Orwell, D-Day, and the importance of truth and plain language

“It was a bright cold day in April, and the clocks were striking thirteen.”

George Orwell, 1984

That’s the opening sentence in George Orwell’s important dystopian novel 1984, one of the most significant literary events of the 20th Century and, I would argue, particularly relevant today.

June 8 is the 70th anniversary of the publication of 1984.

The setting of Orwell’s novel was a society where three large, authoritarian governments were vying for domination of the world. It was informed by his experience in World War II, including his service as a BBC broadcaster, and, most important, his enlistment in the Spanish Civil War before World War II. eHe He joined to defend the democratic and socialist government of Spain against the fascist usurper Francisco Franco. Orwell was shot in the throat, perhaps by one of communist factions supporting the government he was fighting to defend.

In my judgment, and I’m an Orwell (1903-1950) devotee, his best book was not his novel 1984, but Homage to Catalonia (1938), his personal account of his Spanish experiences, including the internecine battles among the forces of the left, which included British Stalinist and columnist Claud Cockburn (1904-1981),who slandered Orwell with lies and lies about the war.

My Orwell collection

Orwell’s most cherished views, found in his work in Spain and in 1984, centered on the role of language, which is why I am writing this blog, a variant of a blog I have written repeatedly for more than 20 years. The chief aim of Oceania, where hero? Winston Smith found himself, was to limit the English language to about 900 words. It also included government altering of current events and history, and suppression of anything with which it disagreed, which today in the hands of Donald Trump, has become “fake news.”

In this context, one of Orwell’s famous, and to my mind most important, essays was his 1946 “Politics and the English Language.” What he had to say then echoes today, as we see the coarsening of political language led by the White House and its supporters and contributing to our current inability to accomplish shared political goals. It also shows up in business, science, and academia,where language often appears to be aimed at obfuscating or settling grievances rather than advancing knowledge.

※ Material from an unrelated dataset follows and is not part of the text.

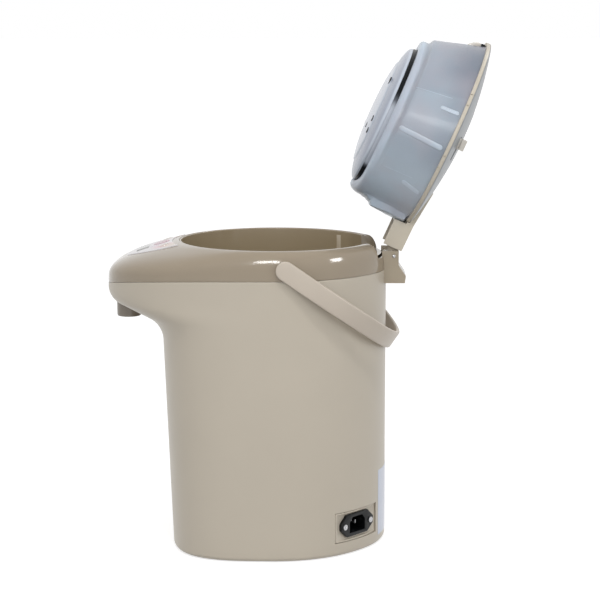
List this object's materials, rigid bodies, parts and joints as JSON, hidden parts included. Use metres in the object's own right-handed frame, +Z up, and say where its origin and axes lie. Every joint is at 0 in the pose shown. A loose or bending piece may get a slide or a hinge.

Orwell’s key insight was the bad, imprecise, and sloppy language leads to a bad, imprecise, and sloppy polity. “Now, it is clear that the decline of a language must ultimately have political and economic causes: it is not due simply to the bad influence of this or that individual writer. But an effect can become a cause, reinforcing the original cause and producing the same effect in an intensified form, and so on indefinitely. A man may take to drink because he feels himself to be a failure, and then fail all the more completely because he drinks. It is rather the same thing that is happening to the English language. It becomes ugly and inaccurate because our thoughts are foolish, but the slovenliness of our language makes it easier for us to have foolish thoughts.”

We can and must learn from this. Here’s the example of President Ronald Reagan’s address at the 40th D-Day ceremony at Normandy, written by the incomparable Peggy Noonan: “Behind me is a memorial that symbolizes the Ranger daggers that were thrust into the top of these cliffs. And before me are the men who put them there. These are the boys of Pointe du Hoc. These are the men who took the cliffs. These are the champions who helped free a continent. These are the heroes who helped end a war.”

President Donald Trump sent out a tweet before speech on the occasion of the 75 anniversary of D-Day this week. In typical uncharitable irritation, he said, “Peggy Noonan, the simplistic writer for Trump Haters all, is stuck in the past glory of Reagan and has no idea what is happening with the Radical Left Democrats, or how vicious and desperate they are.”

He then gave a less eloquent but acceptable speech, a pale echo of Noonan. By the video it was clear he had not written nor seen it before he uttered the words he was reading, head down: “To the men who sit behind me and to the boys who rest in the field before me, your example will never, ever grow old, your legend will never tire, your spirit — brave, unyielding and true — will never die.”

As Orwell should remind us, words matter, as they reflect our best and worst thinking. For Donald Trump, words are largely bullets at diminishing his enemies, not at defining how we govern our country and the world but how we glorify and empower his ego.